:: Stated goal ::
The entries below contain a line with "Turn this picture" and a line with "RIVET_END_Z = FACE_Z". Quote exactly those two lines and all lines between them.

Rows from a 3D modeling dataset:
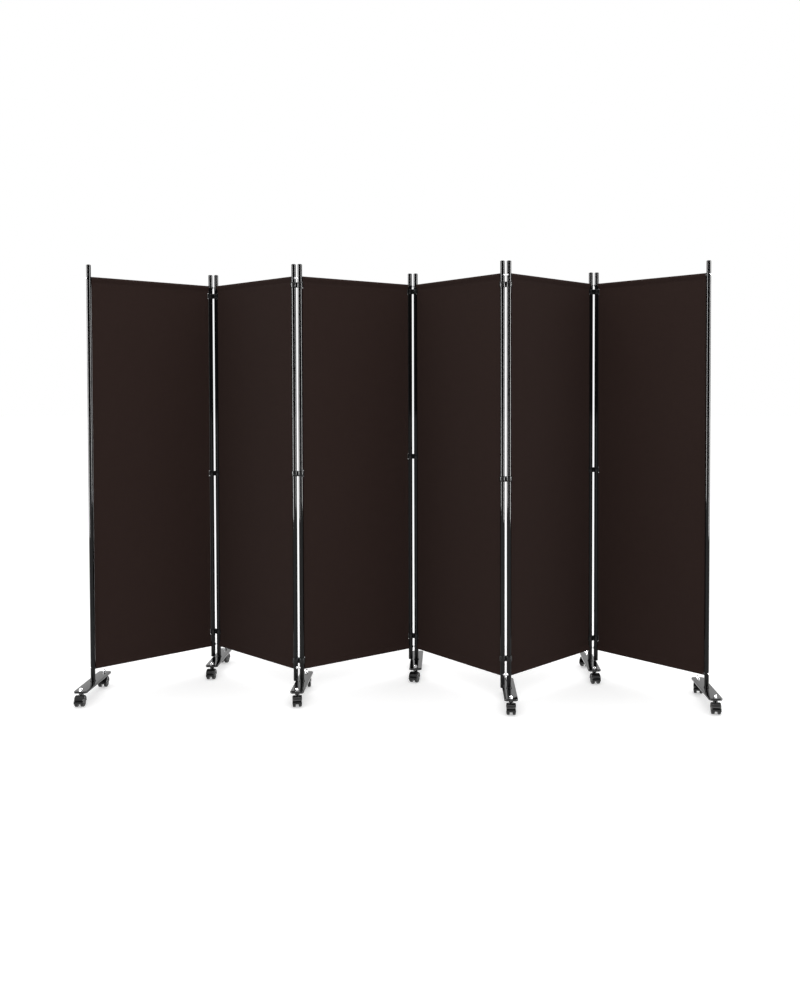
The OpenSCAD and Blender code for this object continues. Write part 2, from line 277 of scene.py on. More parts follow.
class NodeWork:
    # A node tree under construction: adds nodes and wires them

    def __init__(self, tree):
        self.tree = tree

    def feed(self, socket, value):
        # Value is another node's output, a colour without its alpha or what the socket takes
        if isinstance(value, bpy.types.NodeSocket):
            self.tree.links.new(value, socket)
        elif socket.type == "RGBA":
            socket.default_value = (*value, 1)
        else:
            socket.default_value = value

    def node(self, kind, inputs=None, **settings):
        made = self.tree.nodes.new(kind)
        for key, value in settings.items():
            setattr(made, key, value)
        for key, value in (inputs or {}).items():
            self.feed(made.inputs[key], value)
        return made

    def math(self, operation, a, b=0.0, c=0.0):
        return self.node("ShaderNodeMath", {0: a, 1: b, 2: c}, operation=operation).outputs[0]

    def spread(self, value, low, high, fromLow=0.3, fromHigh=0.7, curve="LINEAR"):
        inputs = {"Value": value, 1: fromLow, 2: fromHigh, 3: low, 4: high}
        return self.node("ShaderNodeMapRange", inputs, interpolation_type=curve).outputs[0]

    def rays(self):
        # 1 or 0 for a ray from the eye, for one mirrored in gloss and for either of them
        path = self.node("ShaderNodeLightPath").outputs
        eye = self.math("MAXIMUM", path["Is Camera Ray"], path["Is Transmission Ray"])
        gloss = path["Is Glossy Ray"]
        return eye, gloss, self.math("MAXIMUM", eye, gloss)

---

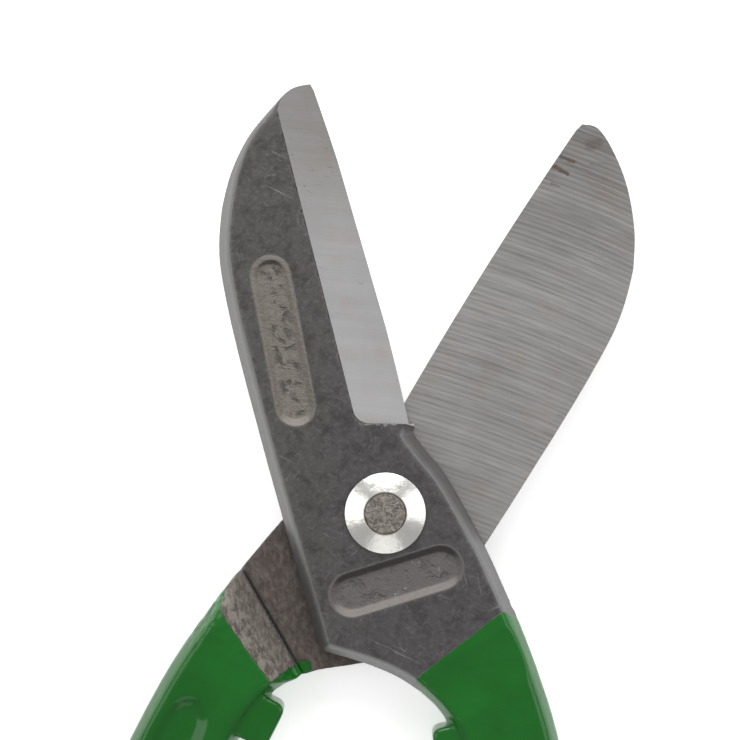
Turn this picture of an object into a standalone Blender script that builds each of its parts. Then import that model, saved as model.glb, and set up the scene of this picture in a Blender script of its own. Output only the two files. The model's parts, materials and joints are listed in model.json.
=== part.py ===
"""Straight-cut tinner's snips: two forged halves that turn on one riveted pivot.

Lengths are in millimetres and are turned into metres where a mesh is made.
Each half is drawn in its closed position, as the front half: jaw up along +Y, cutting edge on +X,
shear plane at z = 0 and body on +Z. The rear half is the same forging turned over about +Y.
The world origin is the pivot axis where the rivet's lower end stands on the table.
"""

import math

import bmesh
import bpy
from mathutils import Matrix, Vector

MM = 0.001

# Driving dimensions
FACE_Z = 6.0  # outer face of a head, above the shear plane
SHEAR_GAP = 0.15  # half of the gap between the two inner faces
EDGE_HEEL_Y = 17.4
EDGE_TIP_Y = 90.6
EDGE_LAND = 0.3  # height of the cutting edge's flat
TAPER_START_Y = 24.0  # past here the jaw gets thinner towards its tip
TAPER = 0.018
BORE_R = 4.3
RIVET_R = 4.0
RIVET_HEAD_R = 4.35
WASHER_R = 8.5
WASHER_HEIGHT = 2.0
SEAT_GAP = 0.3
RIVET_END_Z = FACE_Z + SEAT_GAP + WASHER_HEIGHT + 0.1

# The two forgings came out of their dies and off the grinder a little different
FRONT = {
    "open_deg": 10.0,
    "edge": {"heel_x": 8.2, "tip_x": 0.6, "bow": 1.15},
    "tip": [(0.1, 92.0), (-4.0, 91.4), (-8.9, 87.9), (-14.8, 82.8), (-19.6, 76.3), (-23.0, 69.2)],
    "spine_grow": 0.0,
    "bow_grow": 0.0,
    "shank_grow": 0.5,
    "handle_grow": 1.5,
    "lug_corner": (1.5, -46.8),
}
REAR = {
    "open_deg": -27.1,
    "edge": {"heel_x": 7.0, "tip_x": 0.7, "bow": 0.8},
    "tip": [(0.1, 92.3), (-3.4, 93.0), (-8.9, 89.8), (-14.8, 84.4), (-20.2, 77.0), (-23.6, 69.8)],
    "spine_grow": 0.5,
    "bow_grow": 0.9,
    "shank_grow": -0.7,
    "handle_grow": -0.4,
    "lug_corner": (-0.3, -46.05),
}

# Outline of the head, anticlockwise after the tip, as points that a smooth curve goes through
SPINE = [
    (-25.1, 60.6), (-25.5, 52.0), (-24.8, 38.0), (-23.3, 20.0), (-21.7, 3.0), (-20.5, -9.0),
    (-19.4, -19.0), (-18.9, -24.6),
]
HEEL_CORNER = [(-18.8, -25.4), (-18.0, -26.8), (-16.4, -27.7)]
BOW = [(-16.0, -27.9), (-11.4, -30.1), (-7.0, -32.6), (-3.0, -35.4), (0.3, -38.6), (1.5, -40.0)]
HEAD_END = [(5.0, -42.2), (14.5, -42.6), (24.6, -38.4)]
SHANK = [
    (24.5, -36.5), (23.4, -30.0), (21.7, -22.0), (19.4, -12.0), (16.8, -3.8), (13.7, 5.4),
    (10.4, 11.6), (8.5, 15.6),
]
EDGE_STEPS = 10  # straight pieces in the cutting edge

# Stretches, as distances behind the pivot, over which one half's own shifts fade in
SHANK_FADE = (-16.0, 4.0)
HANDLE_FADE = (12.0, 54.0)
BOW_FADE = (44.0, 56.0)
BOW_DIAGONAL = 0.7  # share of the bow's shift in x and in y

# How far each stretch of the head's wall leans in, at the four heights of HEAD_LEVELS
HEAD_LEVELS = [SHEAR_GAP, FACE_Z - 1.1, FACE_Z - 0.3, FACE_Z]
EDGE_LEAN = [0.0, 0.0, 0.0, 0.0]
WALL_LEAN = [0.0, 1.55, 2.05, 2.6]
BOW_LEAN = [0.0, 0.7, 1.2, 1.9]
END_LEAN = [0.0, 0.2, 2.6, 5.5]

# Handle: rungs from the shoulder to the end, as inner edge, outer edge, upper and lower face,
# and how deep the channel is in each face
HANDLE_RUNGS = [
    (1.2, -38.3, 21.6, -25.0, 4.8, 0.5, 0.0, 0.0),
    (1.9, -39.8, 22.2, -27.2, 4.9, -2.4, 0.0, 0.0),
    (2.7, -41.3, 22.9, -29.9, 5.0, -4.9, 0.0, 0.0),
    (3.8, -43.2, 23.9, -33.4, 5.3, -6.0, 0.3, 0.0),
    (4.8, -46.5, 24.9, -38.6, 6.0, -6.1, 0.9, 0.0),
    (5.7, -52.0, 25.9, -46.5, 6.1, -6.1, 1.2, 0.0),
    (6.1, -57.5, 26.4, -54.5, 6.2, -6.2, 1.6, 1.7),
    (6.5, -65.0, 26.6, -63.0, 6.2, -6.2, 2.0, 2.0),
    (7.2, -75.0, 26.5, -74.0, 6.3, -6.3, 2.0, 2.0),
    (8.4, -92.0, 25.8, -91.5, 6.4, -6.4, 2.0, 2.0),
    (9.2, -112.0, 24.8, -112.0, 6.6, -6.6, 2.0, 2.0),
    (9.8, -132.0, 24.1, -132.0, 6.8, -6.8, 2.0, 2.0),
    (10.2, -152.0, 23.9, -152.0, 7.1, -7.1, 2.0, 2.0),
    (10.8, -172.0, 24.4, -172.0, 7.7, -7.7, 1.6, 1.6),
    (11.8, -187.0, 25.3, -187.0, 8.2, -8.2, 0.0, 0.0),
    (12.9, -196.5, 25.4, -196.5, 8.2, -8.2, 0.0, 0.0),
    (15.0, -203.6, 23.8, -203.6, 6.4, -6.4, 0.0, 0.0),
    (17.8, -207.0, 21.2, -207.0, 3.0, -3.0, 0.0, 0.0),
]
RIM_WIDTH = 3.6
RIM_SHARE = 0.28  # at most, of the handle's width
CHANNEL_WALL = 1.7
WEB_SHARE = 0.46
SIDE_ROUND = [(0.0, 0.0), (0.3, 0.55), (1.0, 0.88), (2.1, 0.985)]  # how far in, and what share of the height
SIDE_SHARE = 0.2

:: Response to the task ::
Turn this picture of an object into a standalone Blender script that builds each of its parts. Then import that model, saved as model.glb, and set up the scene of this picture in a Blender script of its own. Output only the two files. The model's parts, materials and joints are listed in model.json.
=== part.py ===
"""Straight-cut tinner's snips: two forged halves that turn on one riveted pivot.

Lengths are in millimetres and are turned into metres where a mesh is made.
Each half is drawn in its closed position, as the front half: jaw up along +Y, cutting edge on +X,
shear plane at z = 0 and body on +Z. The rear half is the same forging turned over about +Y.
The world origin is the pivot axis where the rivet's lower end stands on the table.
"""

import math

import bmesh
import bpy
from mathutils import Matrix, Vector

MM = 0.001

# Driving dimensions
FACE_Z = 6.0  # outer face of a head, above the shear plane
SHEAR_GAP = 0.15  # half of the gap between the two inner faces
EDGE_HEEL_Y = 17.4
EDGE_TIP_Y = 90.6
EDGE_LAND = 0.3  # height of the cutting edge's flat
TAPER_START_Y = 24.0  # past here the jaw gets thinner towards its tip
TAPER = 0.018
BORE_R = 4.3
RIVET_R = 4.0
RIVET_HEAD_R = 4.35
WASHER_R = 8.5
WASHER_HEIGHT = 2.0
SEAT_GAP = 0.3
RIVET_END_Z = FACE_Z + SEAT_GAP + WASHER_HEIGHT + 0.1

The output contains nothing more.